Of course, there is another way. I've already pointed out that there are alternative options to Bolton's gambling, not only with the future of the West but arguably with all of humanity that people like Bolton are urging on us. There is the far more realistic and coherent and rational options proposed by George Beebe and Jim Webb in their article in Time magazine. Call off the offensive; it's weaking Ukraine, not strengthening it; go over to the defense, buy yourself time--and talk. Talk with the Russians. Try, however hard it is, however angry the Russians are--and by now they're very angry--try to find some means to get the West and the United States and what's left of Ukraine out of the hole that the West and the United States and Ukraine have collectively dug themselves into.
But that's not what people like Bolton want to see and, I have to say, for the moment it's people like Bolton who continue to set the pattern of action. Not, so far, people like Webb and Beebe.
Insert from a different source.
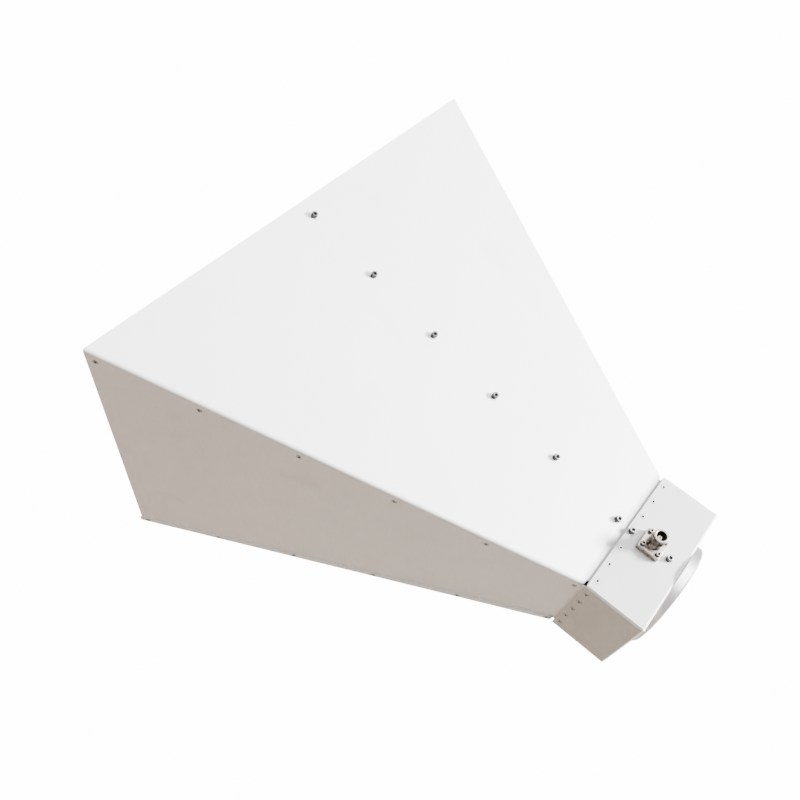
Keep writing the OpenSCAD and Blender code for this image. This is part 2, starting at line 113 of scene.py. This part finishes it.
class Finish:
    """One material: a Principled shader and the nodes that feed it."""

    def __init__(self, name, **constants):
        self.material = bpy.data.materials.new(name)
        self.material.use_nodes = True
        self.tree = self.material.node_tree
        self.shader = self.tree.nodes["Principled BSDF"]
        for label, value in constants.items():
            self.shader.inputs[label.replace("_", " ")].default_value = value
        self.place = self.node("ShaderNodeTexCoord", output="Object")

    def node(self, kind, settings=None, values=(), output=0):
        """Adds a node: its settings first, then the values or links of its inputs."""
        made = self.tree.nodes.new(kind)
        for label, value in (settings or {}).items():
            setattr(made, label, value)
        for key, value in (values.items() if isinstance(values, dict) else enumerate(values)):
            self.feed(made.inputs[key], value)
        return Link(self, made.outputs[output])

    def feed(self, socket, value):
        if isinstance(value, Link):
            self.tree.links.new(value.socket, socket)
        else:
            socket.default_value = value

    def set(self, label, value):
        self.feed(self.shader.inputs[label], value)

    def noise(self, scale, detail=2.0, stretch=(1.0, 1.0, 1.0)):
        """A noise value. Scale is in features per metre; a stretch under 1 draws it out along that axis."""
        place = self.node("ShaderNodeMapping", {"vector_type": "POINT"}, {
            "Vector": self.place, "Scale": stretch})
        return self.node("ShaderNodeTexNoise", {}, {"Vector": place, "Scale": scale, "Detail": detail})

    def mix(self, share, first, second):
        """A colour between two colours."""
        return self.node("ShaderNodeMix", {"data_type": "RGBA"}, {0: share, 6: first, 7: second}, output=2)

    def attribute(self, name):
        """A number kept at each point of the mesh."""
        return self.node("ShaderNodeAttribute", {"attribute_name": name}, output="Fac")

    def axis(self, name):
        """One coordinate of the place: X, Y or Z."""
        return self.node("ShaderNodeSeparateXYZ", {}, (self.place,), output=name)

    def bump(self, height, depth):
        """Feeds the normal with a height from 0 to 1 that stands for a depth in metres."""
        self.set("Normal", self.node("ShaderNodeBump", {}, {
            "Strength": 1.0, "Distance": depth, "Height": height}))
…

I also have to point out one fundamental fallacy in John Bolton's entire line of argument. It's one that's very typical of Neocon thinking and Neocon writing, though in Bolton's case I think he's perhaps not so much an ideological Neocon but rather an American Ueber-Exceptionalist--even though he does share many Neocon perspectives, positions. Note what he says about it's all down to dithering.
"We're not providing Ukraine with the weapons that it needs. Ukraine's offensives failures and Russia's defensive successes share a common cause--the slow faltering non-strategic supply of military assistance by the West."
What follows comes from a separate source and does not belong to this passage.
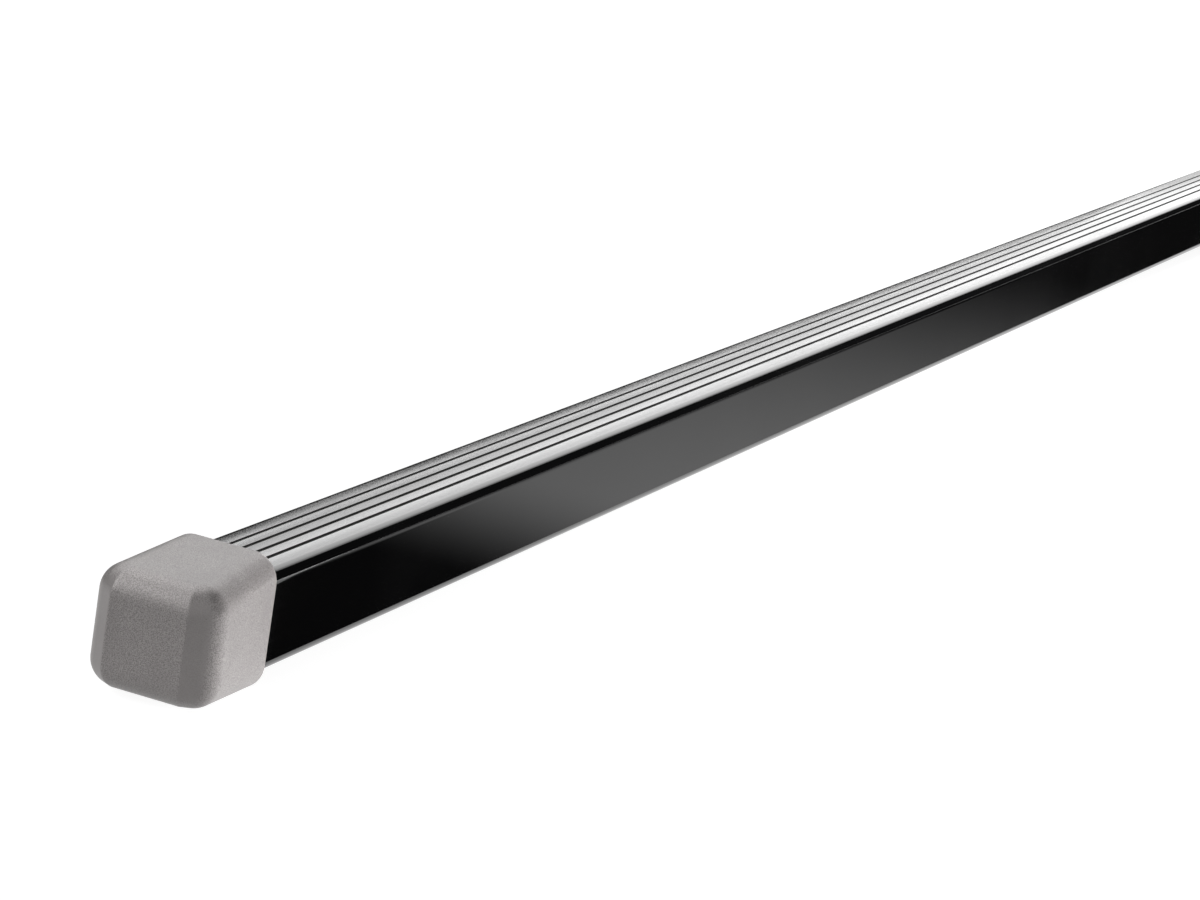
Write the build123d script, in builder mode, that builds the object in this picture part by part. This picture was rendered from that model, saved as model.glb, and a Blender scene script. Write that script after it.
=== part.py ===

The serial debates about whether to supply this or that weapon system are entirely, as far as Bolton is concerned, a product of Western cowardice. Fear of provoking the Kremlin.
Well, it is not so. I don't see that the West has been deterred. At least this Administration has not been deterred up to now by the Kremlin in terms of any weapon system that they've supplied to Ukraine. This in fact is a widespread criticism made in Russia of the Kremlin's policies. You often hear people within the Russian commentariate say, 'Look, we're letting the West do whatever it wants. They're willing to cross their own red lines, they're prepared to supply Ukraine with heavy weapons, with missiles, with rockets, with every kind of weapon system that the West wants to supply to Ukraine. We never respond, and all that is doing is that it's emboldening the West to go on supplying more and more and more.
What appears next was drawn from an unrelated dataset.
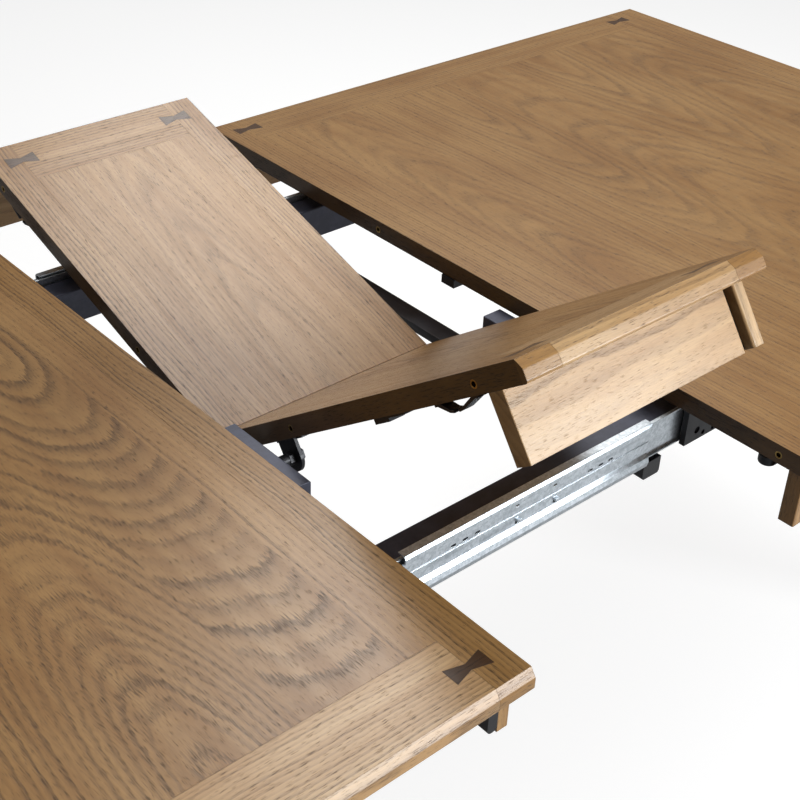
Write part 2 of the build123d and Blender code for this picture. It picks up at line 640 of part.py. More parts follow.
def build_wing(name, plane, side):
    """One wing of the leaf. side is -1 for the near wing and +1 for the far wing."""
    full_y = mirrored(side, EDGE_GAP, HALF)
    border_y = side * (HALF - SIDE_BORDER)
    outer_name = "y0" if side < 0 else "y1"
    whole = bevelled_slab(plane, (-HALF_LEAF, HALF_LEAF), full_y, [outer_name])
    keys = [(x, side * (HALF - KEY_INSET)) for x in (-STRIP_X, STRIP_X)]
    places = [side * place for place in PIN_PLACES]
    holes = [(-HALF_LEAF, -1, places, *BUSH_HOLE), (HALF_LEAF, 1, places, *PIN_HOLE)]
    cup_plane = Plane(
        origin=plane.from_local_coords(Vector(0, side * EDGE_GAP, -TOP_THICKNESS / 2)),
        x_dir=plane.x_dir,
        z_dir=plane.y_dir * side,
    )

    field = strip(plane, whole, [((-STRIP_X, STRIP_X), span(side * EDGE_GAP, border_y))])
    with BuildPart() as drilled_field:
        add(field.part)
        for x in CUP_PLACES:
            round_bar(cup_plane, (x, 0), CUP_RADIUS, CUP_DEPTH, Mode.SUBTRACT)
    save(drilled_field, f"leaf_field_{name}")
    strip_boxes = [(span(sign * STRIP_X, sign * HALF_LEAF), full_y) for sign in (-1, 1)]
    save(strip(plane, whole, strip_boxes, keys=keys, fittings=holes), f"leaf_strips_{name}")
    border_boxes = [((-STRIP_X, STRIP_X), span(border_y, side * HALF))]
    save(strip(plane, whole, border_boxes, keys=keys), f"leaf_border_{name}")
    with BuildPart() as bow_ties:
        cut_keys(plane, keys, KEY_DEPTH, Mode.ADD)
    save(bow_ties, f"leaf_keys_{name}")

    apron_y = mirrored(side, LEAF_APRON_OUTER - APRON_THICKNESS, LEAF_APRON_OUTER)
    apron_z = (-TOP_THICKNESS - LEAF_APRON_HEIGHT, -TOP_THICKNESS)
    board_end = HALF_LEAF - LEAF_POST - LEAF_SPACER
    with BuildPart() as apron:
        slab(plane, (-HALF_LEAF, board_end), apron_y, apron_z)
        slab(plane, (HALF_LEAF - LEAF_POST, HALF_LEAF), apron_y, apron_z)
        uprights = apron.edges().filter_by(Axis(plane.origin, plane.z_dir))
        fillet(uprights.group_by(Axis.X)[-2], 3.0)
        fillet(apron.edges().filter_by(Axis(plane.origin, plane.z_dir)).group_by(Axis.X)[0], 1.0)
    save(apron, f"leaf_apron_{name}")
    spacer_y = mirrored(side, LEAF_APRON_OUTER - APRON_THICKNESS + 1, LEAF_APRON_OUTER - 12)
    with BuildPart() as spacer:
        slab(plane, (board_end, HALF_LEAF - LEAF_POST), spacer_y, (apron_z[0] + 2, apron_z[1]))
    save(spacer, f"leaf_spacer_{name}")

    with BuildPart() as cups:
        for x in CUP_PLACES:
            round_bar(cup_plane, (x, 0), CUP_RADIUS, CUP_DEPTH)
            with BuildSketch(cup_plane) as slot:
                with Locations((x, 0)):
                    Rectangle(4, 10)
            extrude(slot.sketch, amount=12, mode=Mode.SUBTRACT)
    save(cups, f"hinge_cups_{name}")

    with BuildPart() as fittings:
        edge_fittings(plane, -HALF_LEAF, -1, places, "bush")
        edge_fittings(plane, HALF_LEAF, 1, places, "pin")
    save(fittings, f"leaf_fittings_{name}")
    build_hooks(name, plane, side)


HOOK_X = (-HALF_LEAF + 3, -HALF_LEAF + 15)
PAD_X = (-HALF_LEAF + 3, -HALF_LEAF + 21)
HOOK_PAD = (302.0, 353.0)
# the far wing swings its wedge past the lip of the slide, so that wedge is shorter
HOOK_WEDGE_ENDS = {NEAR: 326.0, FAR: 318.0}
HOOK_WEDGE_THICKNESS = 6.0
HOOK_PLATE_THICKNESS = 2.4
HOOK_SHEET = 2.6
HOOK_DROP = 11.0
HOOK_PLACES = ((404.0, 424.0), (458.0, 431.0))  # root and tip of each hook


def build_hooks(name, plane, side):
    """Latch plate and the two springy hooks that close round a lock lever."""
    under = -TOP_THICKNESS
    profile_plane = Plane(
        origin=plane.from_local_coords(Vector(HOOK_X[0], 0, 0)), x_dir=plane.y_dir, z_dir=plane.x_dir
    )
    with BuildPart() as hooks:
        wedge_y = mirrored(side, HOOK_PAD[0], HOOK_WEDGE_ENDS[side])
        slab(plane, PAD_X, wedge_y, (under - HOOK_WEDGE_THICKNESS, under))
        slab(plane, PAD_X, mirrored(side, *HOOK_PAD), (under - HOOK_PLATE_THICKNESS, under))
        for root, tip in HOOK_PLACES:
            lean = 1 if tip > root else -1
            with BuildSketch(profile_plane) as hook:
                with BuildLine():
                    Polyline(
                        (side * (root - lean * 4), under),
                        (side * (root - lean * 4), under - HOOK_SHEET),
                        (side * root, under - HOOK_SHEET),
                        (side * (tip - lean * 6), under - HOOK_DROP + 1),
                        (side * tip, under - HOOK_DROP),
                        (side * tip, under - HOOK_DROP + HOOK_SHEET),
                        (side * (tip - lean * 5), under - HOOK_DROP + HOOK_SHEET + 1),
                        (side * (root + lean * 4), under),
                        close=True,
                    )
                make_face()
            extrude(hook.sketch, dir=tuple(plane.x_dir), amount=HOOK_X[1] - HOOK_X[0])
    save(hooks, f"leaf_hooks_{name}")


build_wing("near", NEAR_PLANE, NEAR)
build_wing("far", FAR_PLANE, FAR)

# Ears under the near wing that turn on the pivot bolts.
with BuildPart() as pivot_brackets:
    pivot_local = NEAR_PLANE.to_local_coords(Vector(0, PIVOT_Y, PIVOT_Z))
    for end in (-1, 1):
        ear_x = span(end * (BRACKET_X - BRACKET_THICKNESS / 2), end * (BRACKET_X + BRACKET_THICKNESS / 2))
        ear_plane = Plane(
            origin=NEAR_PLANE.from_local_coords(Vector(ear_x[0], pivot_local.Y, pivot_local.Z)),
            x_dir=NEAR_PLANE.y_dir,
            z_dir=NEAR_PLANE.x_dir,
        )
        rise = -TOP_THICKNESS - pivot_local.Z
        with BuildSketch(ear_plane) as ear:
            Circle(16)
            with Locations((0, rise / 2)):
                Rectangle(32, rise)
            Circle(4.05, mode=Mode.SUBTRACT)
        extrude(ear.sketch, amount=BRACKET_THICKNESS)
        foot_x = mirrored(end, BRACKET_X - 28, BRACKET_X - BRACKET_THICKNESS / 2)
        foot_y = (pivot_local.Y - 26, pivot_local.Y + 26)
        slab(NEAR_PLANE, foot_x, foot_y, (-TOP_THICKNESS - 3, -TOP_THICKNESS))
    wing_y = (pivot_local.Y - 40, pivot_local.Y + 40)
    slab(NEAR_PLANE, (-HALF_LEAF, HALF_LEAF), wing_y, (-TOP_THICKNESS, 0), Mode.SUBTRACT)
save(pivot_brackets, "pivot_brackets")
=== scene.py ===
"""Looks for the butterfly-leaf dining table: wood, steel and fittings around the fixed CAD frame."""

import json
import math

import bpy
from mathutils import Matrix, Vector


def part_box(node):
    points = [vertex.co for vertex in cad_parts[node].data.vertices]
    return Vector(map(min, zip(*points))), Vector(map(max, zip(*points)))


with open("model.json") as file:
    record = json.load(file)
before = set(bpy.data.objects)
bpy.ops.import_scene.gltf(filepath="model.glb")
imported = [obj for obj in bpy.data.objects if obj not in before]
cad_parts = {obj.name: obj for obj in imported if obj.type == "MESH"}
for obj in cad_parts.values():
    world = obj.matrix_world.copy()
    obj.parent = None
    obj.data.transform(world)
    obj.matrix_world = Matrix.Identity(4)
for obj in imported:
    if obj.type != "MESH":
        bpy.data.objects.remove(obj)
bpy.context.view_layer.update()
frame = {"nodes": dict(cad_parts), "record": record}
nodes = frame["nodes"]

# ---- places on the table, in metres ---------------------------------------------------------
HALF_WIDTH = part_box("gap_border_a")[1].y
TOP_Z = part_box("field_panel_a")[1].z
HINGE_Y = -0.0007405
HINGE_Z = 0.6755278
NEAR_TILT = math.radians(-36.1)
FAR_TILT = math.radians(16.9)
POST_START_X = 0.1415       # upright post at the end of each leaf apron


# ---- node graphs ----------------------------------------------------------------------------
CONSTANT_SOCKETS = {
    "metallic": "Metallic",
    "coat_weight": "Coat Weight",
    "coat_roughness": "Coat Roughness",
    "specular_level": "Specular IOR Level",
}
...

There are also commentators in the west, like Colonel Douglas McGregor, who think the same way, essentially. The over-caution on Vladimir Putin's part--it always comes down to Vladimir Putin--the over caution on Vladimir Putin's part is in fact almost inviting the West to escalate. The Kremlin needs to take a harder line in order to deter escalation. So we could see how, again, Bolton is not really talking about it as it is. I cannot recall a single instance when the Russians have actually come out and said that they object to any particular weapon being supplied to Ukraine and that objection has prevented that particular weapon from eventually being supplied.
To proceed, the limiting factor is not fear of the Kremlin's reaction. It is Western capabilities to supply these weapons. Bolton, like Neocons generally, simply refuses to acknowledge this. I’ve often said that one of the characteristic features of neocon thinking is that they do not acknowledge any limits to what the United States is able to do. A culture, over decades, took a conception of the United States as an unlimited power, one with unmatched resources. They assume that all the United States needs to do is to will an outcome for that outcome to be achieved; to will the means to that outcome, and the means will appear. The logistics, industrial production, industrial organization, training of work forces, supply chains, economic limitations--that sort of thing doesn’t enter into their discussions at all.
And you have it here with John Bolton. The real reason why the West doesn't send unlimited supplies of tanks, infantry fighting vehicles, shells, drones, aircraft or what have you to Ukraine is because it doesn't have them or, if it does have them, it has them in relatively short supply or, if they do exist and are available in some quantity, it takes time--a LOT of time--to train Ukrainians to use these systems. That isn't part of the thinking of Bolton and people like him have at all.
Turley has another article today:
The Fourth Indictment Of Donald Trump & The Criminalization Of Election Controversies
https://www.zerohedge.com/political/turley-fourth-indictment-donald-trump-criminalization-election-controversies
The problem--and Turley is surely smart enough to get this--is that it's not election controversies that are being criminalized. It's a MAN who is being criminalized.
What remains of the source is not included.